→ Exercise aim: Will you return, word for word, only the lines from the top of the data below down to and including the one with "short way to"?

→ Given data:
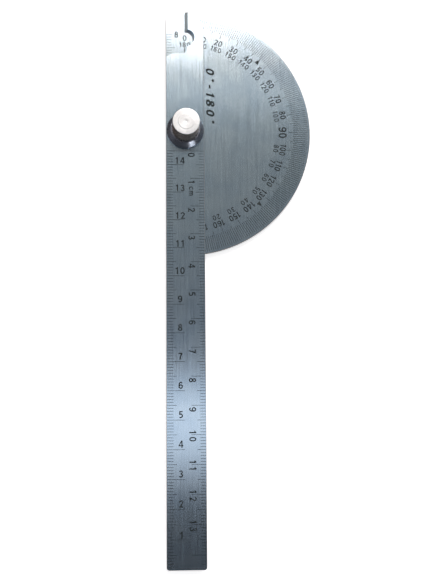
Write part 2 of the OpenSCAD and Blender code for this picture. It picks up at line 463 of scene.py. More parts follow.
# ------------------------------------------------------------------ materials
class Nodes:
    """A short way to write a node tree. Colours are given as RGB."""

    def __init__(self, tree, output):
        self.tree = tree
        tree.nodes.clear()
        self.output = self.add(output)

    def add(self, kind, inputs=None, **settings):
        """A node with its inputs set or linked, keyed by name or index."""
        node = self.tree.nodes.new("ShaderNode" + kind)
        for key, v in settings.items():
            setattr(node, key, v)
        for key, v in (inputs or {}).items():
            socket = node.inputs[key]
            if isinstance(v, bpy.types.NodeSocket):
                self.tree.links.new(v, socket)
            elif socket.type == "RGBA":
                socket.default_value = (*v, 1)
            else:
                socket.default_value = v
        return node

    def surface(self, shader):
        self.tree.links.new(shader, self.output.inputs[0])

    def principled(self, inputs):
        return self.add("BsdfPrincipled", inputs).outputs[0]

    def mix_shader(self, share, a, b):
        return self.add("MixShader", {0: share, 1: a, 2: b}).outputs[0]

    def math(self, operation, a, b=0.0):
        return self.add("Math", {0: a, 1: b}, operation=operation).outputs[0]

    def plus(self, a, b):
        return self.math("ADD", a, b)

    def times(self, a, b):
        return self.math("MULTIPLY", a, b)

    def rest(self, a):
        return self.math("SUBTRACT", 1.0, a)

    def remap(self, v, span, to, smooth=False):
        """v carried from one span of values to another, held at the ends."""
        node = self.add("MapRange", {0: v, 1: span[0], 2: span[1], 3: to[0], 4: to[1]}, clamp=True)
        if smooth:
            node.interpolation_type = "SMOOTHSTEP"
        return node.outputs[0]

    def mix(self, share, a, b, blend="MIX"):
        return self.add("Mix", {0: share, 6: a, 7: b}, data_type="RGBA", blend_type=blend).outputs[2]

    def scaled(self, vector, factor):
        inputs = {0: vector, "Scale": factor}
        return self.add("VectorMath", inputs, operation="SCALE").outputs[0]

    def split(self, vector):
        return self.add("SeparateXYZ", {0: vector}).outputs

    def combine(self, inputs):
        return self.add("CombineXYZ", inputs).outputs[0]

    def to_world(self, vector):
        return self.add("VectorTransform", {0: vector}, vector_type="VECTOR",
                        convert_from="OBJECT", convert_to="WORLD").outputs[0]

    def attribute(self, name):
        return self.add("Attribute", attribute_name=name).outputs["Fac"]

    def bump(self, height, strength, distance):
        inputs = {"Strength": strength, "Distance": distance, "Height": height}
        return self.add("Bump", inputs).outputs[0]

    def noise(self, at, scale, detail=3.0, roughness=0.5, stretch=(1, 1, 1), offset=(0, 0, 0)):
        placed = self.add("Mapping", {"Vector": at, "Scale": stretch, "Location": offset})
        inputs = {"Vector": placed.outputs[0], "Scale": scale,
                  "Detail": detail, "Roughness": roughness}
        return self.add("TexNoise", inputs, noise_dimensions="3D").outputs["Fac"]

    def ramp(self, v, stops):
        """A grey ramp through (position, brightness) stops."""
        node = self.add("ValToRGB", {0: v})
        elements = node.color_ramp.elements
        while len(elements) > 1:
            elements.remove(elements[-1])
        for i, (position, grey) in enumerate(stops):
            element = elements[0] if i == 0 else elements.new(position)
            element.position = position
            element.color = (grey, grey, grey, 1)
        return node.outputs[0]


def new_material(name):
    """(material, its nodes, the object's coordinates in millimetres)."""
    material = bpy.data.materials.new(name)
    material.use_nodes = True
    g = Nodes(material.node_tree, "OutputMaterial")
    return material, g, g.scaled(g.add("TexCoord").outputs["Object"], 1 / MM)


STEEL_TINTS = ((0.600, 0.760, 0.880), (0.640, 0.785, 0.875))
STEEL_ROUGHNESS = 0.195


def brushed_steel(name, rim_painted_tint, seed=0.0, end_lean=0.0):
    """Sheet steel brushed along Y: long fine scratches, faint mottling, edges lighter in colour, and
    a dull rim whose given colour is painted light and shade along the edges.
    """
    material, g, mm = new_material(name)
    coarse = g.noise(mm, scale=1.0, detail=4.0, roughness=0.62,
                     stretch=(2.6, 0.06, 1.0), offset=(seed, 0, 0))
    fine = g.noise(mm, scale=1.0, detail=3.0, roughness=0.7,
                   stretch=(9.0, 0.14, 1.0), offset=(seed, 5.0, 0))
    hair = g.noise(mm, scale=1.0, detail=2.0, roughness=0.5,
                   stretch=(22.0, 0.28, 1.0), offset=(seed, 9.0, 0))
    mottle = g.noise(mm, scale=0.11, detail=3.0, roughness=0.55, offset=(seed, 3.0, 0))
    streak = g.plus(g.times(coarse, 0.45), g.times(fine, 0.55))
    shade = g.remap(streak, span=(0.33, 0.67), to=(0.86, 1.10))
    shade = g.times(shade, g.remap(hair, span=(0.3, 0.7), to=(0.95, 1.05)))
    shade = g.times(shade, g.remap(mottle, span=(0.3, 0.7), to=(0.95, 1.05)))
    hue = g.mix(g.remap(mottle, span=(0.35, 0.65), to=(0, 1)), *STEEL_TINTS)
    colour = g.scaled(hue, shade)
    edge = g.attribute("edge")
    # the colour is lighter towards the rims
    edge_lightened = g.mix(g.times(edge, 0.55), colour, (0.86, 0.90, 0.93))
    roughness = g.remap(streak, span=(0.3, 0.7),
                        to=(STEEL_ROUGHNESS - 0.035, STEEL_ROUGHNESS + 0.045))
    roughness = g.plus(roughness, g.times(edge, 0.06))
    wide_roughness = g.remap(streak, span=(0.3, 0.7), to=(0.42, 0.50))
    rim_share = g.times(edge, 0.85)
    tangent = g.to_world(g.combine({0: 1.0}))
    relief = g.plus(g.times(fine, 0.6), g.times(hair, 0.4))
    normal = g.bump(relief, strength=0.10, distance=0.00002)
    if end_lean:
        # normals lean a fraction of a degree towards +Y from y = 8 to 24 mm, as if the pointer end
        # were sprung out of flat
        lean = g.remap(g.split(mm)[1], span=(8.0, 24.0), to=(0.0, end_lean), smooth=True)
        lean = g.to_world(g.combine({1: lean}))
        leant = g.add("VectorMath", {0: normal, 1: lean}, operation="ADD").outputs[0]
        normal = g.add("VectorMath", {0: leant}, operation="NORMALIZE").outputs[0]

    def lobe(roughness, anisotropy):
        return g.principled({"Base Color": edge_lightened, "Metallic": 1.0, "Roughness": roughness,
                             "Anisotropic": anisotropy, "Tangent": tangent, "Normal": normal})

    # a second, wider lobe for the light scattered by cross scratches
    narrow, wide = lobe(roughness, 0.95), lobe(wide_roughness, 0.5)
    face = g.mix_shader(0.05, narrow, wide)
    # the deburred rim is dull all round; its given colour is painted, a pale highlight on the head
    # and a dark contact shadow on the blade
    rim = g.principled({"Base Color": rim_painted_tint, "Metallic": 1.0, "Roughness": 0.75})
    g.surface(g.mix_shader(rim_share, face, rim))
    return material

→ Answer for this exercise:
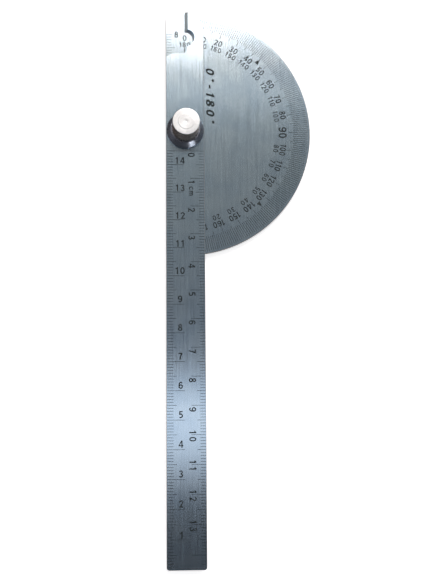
Write part 2 of the OpenSCAD and Blender code for this picture. It picks up at line 463 of scene.py. More parts follow.
# ------------------------------------------------------------------ materials
class Nodes:
    """A short way to write a node tree. Colours are given as RGB."""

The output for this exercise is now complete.